# GIVEN PROBLEM:
Print the records below exactly as they appear.

_ _ _ _ _ _ _

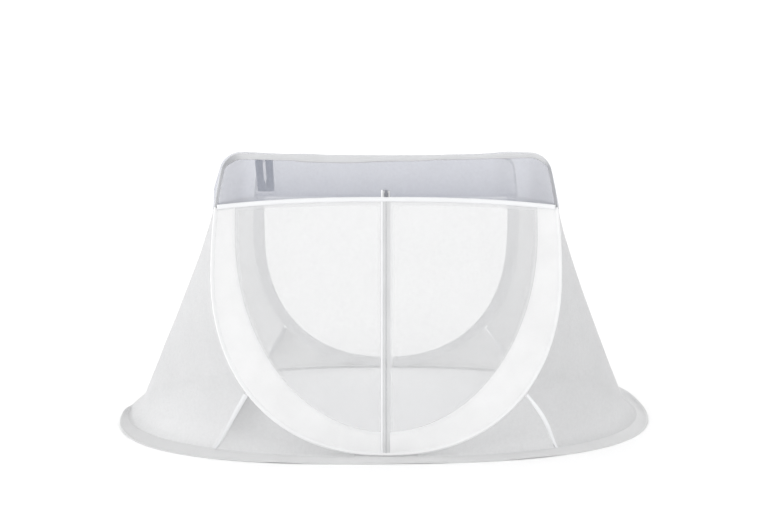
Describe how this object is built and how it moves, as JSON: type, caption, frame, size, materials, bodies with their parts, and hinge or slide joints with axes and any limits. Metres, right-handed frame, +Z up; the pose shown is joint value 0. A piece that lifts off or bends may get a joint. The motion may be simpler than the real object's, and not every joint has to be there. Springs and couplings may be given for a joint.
{
  "type": "mosquito net canopy with hoop frame",
  "caption": "Free-standing mosquito net canopy stretched on a front and a back hoop, with a zipped net door, sloping net sides, a grey sun valance and roof, and a skirt on the floor.",
  "frame": {"origin": "middle of the floor area, on the floor, under the centre of the skirt's box", "axes": "+X to the right across the front, +Y from the zipped front to the back, +Z up"},
  "size_m": [2, 1.1894, 0.9845],
  "materials": {
    "hoop_sleeve": "smooth woven sleeve",
    "white_border": "opaque plain weave, matte",
    "door_net": "fine sheer mesh",
    "side_net": "fine dense mesh",
    "grey_shade": "sheer grey-blue shade cloth",
    "white_binding": "folded binding tape",
    "zip_tape": "woven tape",
    "zip_chain": "fine coil",
    "zip_slider": "satin",
    "webbing": "ribbed webbing"
  },
  "bodies": {
    "root": {"front_hoop": "hoop_sleeve", "back_hoop": "hoop_sleeve", "front_border_left": "white_border", "front_border_right": "white_border", "back_border": "white_border", "front_net_left": "door_net", "front_net_right": "door_net", "back_net": "door_net", "front_valance": "grey_shade", "back_valance": "grey_shade", "roof": "grey_shade", "bound_edge": "white_binding", "zip_tape": "zip_tape", "zip_chain": "zip_chain", "zip_slider": "zip_slider", "zip_flap": "white_binding", "side_net_left": "side_net", "side_net_right": "side_net", "gusset_front_left": "side_net", "gusset_front_right": "side_net", "gusset_back_left": "side_net", "gusset_back_right": "side_net", "seam_tape_front_left": "white_binding", "seam_tape_front_right": "white_binding", "seam_tape_back_left": "white_binding", "seam_tape_back_right": "white_binding", "floor_skirt": "side_net", "strap_loop": "webbing"}
  },
  "joints": []
}
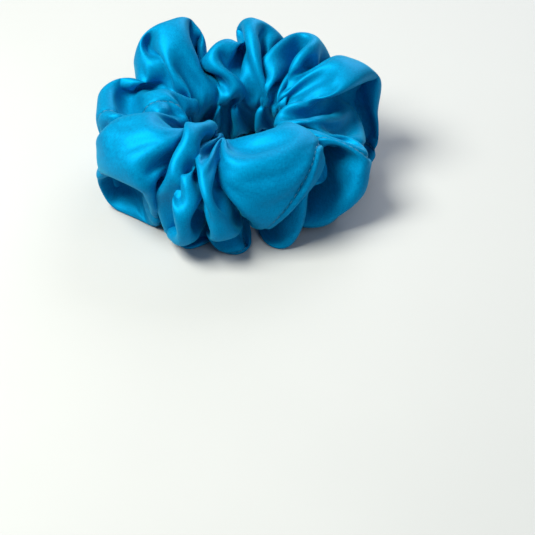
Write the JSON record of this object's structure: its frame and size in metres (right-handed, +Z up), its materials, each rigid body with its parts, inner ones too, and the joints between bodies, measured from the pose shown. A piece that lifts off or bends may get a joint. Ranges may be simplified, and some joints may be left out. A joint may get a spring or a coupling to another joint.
{
  "type": "scrunchie",
  "caption": "Large satin hair scrunchie: a gathered fabric sleeve around a stitched elastic loop, stretching open along one line.",
  "frame": {"origin": "on the table, under the middle of the loop's bounding box as it lies flat and relaxed", "axes": "+X along the loop's long way across, which is also the way it is pulled open; +Y away from the front; +Z up through the hole"},
  "size_m": [0.1245, 0.1169, 0.0593],
  "materials": {
    "satin": "shiny satin weave",
    "sewing_thread": "spun polyester thread",
    "elastic_braid": "matt braid"
  },
  "bodies": {
    "left_half": {"sleeve_left": "satin", "elastic_front_left": "elastic_braid", "elastic_back_left": "elastic_braid", "elastic_stitching": "sewing_thread", "seam_thread_left": "sewing_thread", "closing_thread": "sewing_thread"},
    "right_half": {"sleeve_right": "satin", "elastic_right": "elastic_braid", "seam_thread_right": "sewing_thread"}
  },
  "joints": [
    {"name": "stretch", "type": "slide", "parent": "left_half", "child": "right_half", "axis": [1, 0, 0], "range_m": [0, 0.08], "stiffness_N_per_m": 100}
  ]
}
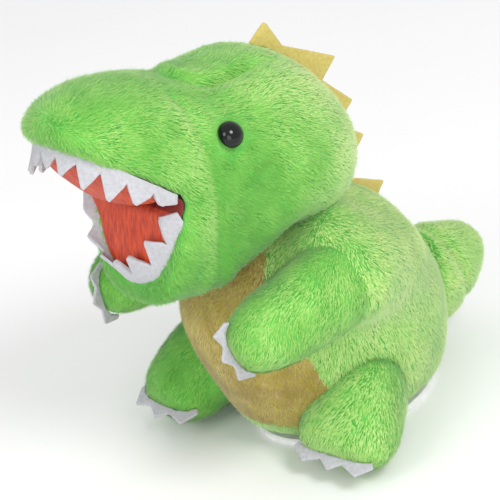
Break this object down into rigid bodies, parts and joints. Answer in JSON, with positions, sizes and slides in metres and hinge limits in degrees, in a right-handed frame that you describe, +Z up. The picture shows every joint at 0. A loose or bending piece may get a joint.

_ _ _ _ _ _ _

# WRITTEN ANSWER:
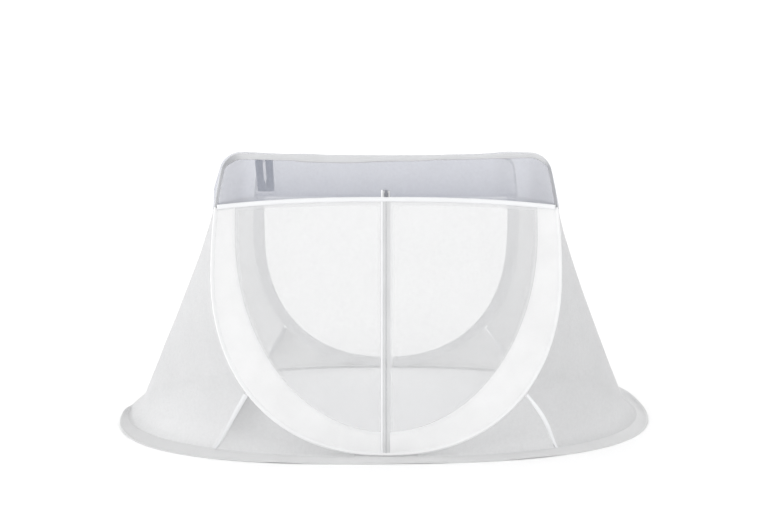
Describe how this object is built and how it moves, as JSON: type, caption, frame, size, materials, bodies with their parts, and hinge or slide joints with axes and any limits. Metres, right-handed frame, +Z up; the pose shown is joint value 0. A piece that lifts off or bends may get a joint. The motion may be simpler than the real object's, and not every joint has to be there. Springs and couplings may be given for a joint.
{
  "type": "mosquito net canopy with hoop frame",
  "caption": "Free-standing mosquito net canopy stretched on a front and a back hoop, with a zipped net door, sloping net sides, a grey sun valance and roof, and a skirt on the floor.",
  "frame": {"origin": "middle of the floor area, on the floor, under the centre of the skirt's box", "axes": "+X to the right across the front, +Y from the zipped front to the back, +Z up"},
  "size_m": [2, 1.1894, 0.9845],
  "materials": {
    "hoop_sleeve": "smooth woven sleeve",
    "white_border": "opaque plain weave, matte",
    "door_net": "fine sheer mesh",
    "side_net": "fine dense mesh",
    "grey_shade": "sheer grey-blue shade cloth",
    "white_binding": "folded binding tape",
    "zip_tape": "woven tape",
    "zip_chain": "fine coil",
    "zip_slider": "satin",
    "webbing": "ribbed webbing"
  },
  "bodies": {
    "root": {"front_hoop": "hoop_sleeve", "back_hoop": "hoop_sleeve", "front_border_left": "white_border", "front_border_right": "white_border", "back_border": "white_border", "front_net_left": "door_net", "front_net_right": "door_net", "back_net": "door_net", "front_valance": "grey_shade", "back_valance": "grey_shade", "roof": "grey_shade", "bound_edge": "white_binding", "zip_tape": "zip_tape", "zip_chain": "zip_chain", "zip_slider": "zip_slider", "zip_flap": "white_binding", "side_net_left": "side_net", "side_net_right": "side_net", "gusset_front_left": "side_net", "gusset_front_right": "side_net", "gusset_back_left": "side_net", "gusset_back_right": "side_net", "seam_tape_front_left": "white_binding", "seam_tape_front_right": "white_binding", "seam_tape_back_left": "white_binding", "seam_tape_back_right": "white_binding", "floor_skirt": "side_net", "strap_loop": "webbing"}
  },
  "joints": []
}
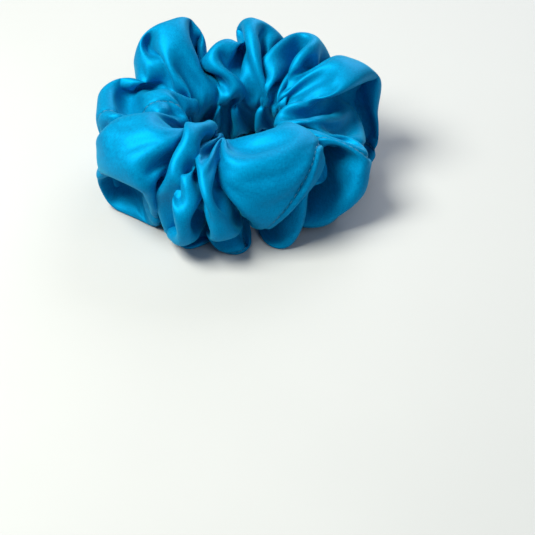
Write the JSON record of this object's structure: its frame and size in metres (right-handed, +Z up), its materials, each rigid body with its parts, inner ones too, and the joints between bodies, measured from the pose shown. A piece that lifts off or bends may get a joint. Ranges may be simplified, and some joints may be left out. A joint may get a spring or a coupling to another joint.
{
  "type": "scrunchie",
  "caption": "Large satin hair scrunchie: a gathered fabric sleeve around a stitched elastic loop, stretching open along one line.",
  "frame": {"origin": "on the table, under the middle of the loop's bounding box as it lies flat and relaxed", "axes": "+X along the loop's long way across, which is also the way it is pulled open; +Y away from the front; +Z up through the hole"},
  "size_m": [0.1245, 0.1169, 0.0593],
  "materials": {
    "satin": "shiny satin weave",
    "sewing_thread": "spun polyester thread",
    "elastic_braid": "matt braid"
  },
  "bodies": {
    "left_half": {"sleeve_left": "satin", "elastic_front_left": "elastic_braid", "elastic_back_left": "elastic_braid", "elastic_stitching": "sewing_thread", "seam_thread_left": "sewing_thread", "closing_thread": "sewing_thread"},
    "right_half": {"sleeve_right": "satin", "elastic_right": "elastic_braid", "seam_thread_right": "sewing_thread"}
  },
  "joints": [
    {"name": "stretch", "type": "slide", "parent": "left_half", "child": "right_half", "axis": [1, 0, 0], "range_m": [0, 0.08], "stiffness_N_per_m": 100}
  ]
}
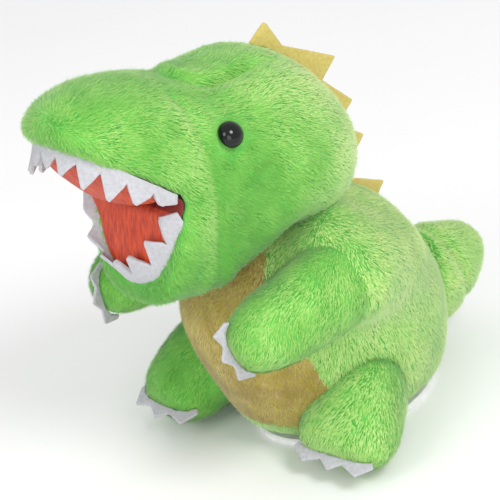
Break this object down into rigid bodies, parts and joints. Answer in JSON, with positions, sizes and slides in metres and hinge limits in degrees, in a right-handed frame that you describe, +Z up. The picture shows every joint at 0. A loose or bending piece may get a joint.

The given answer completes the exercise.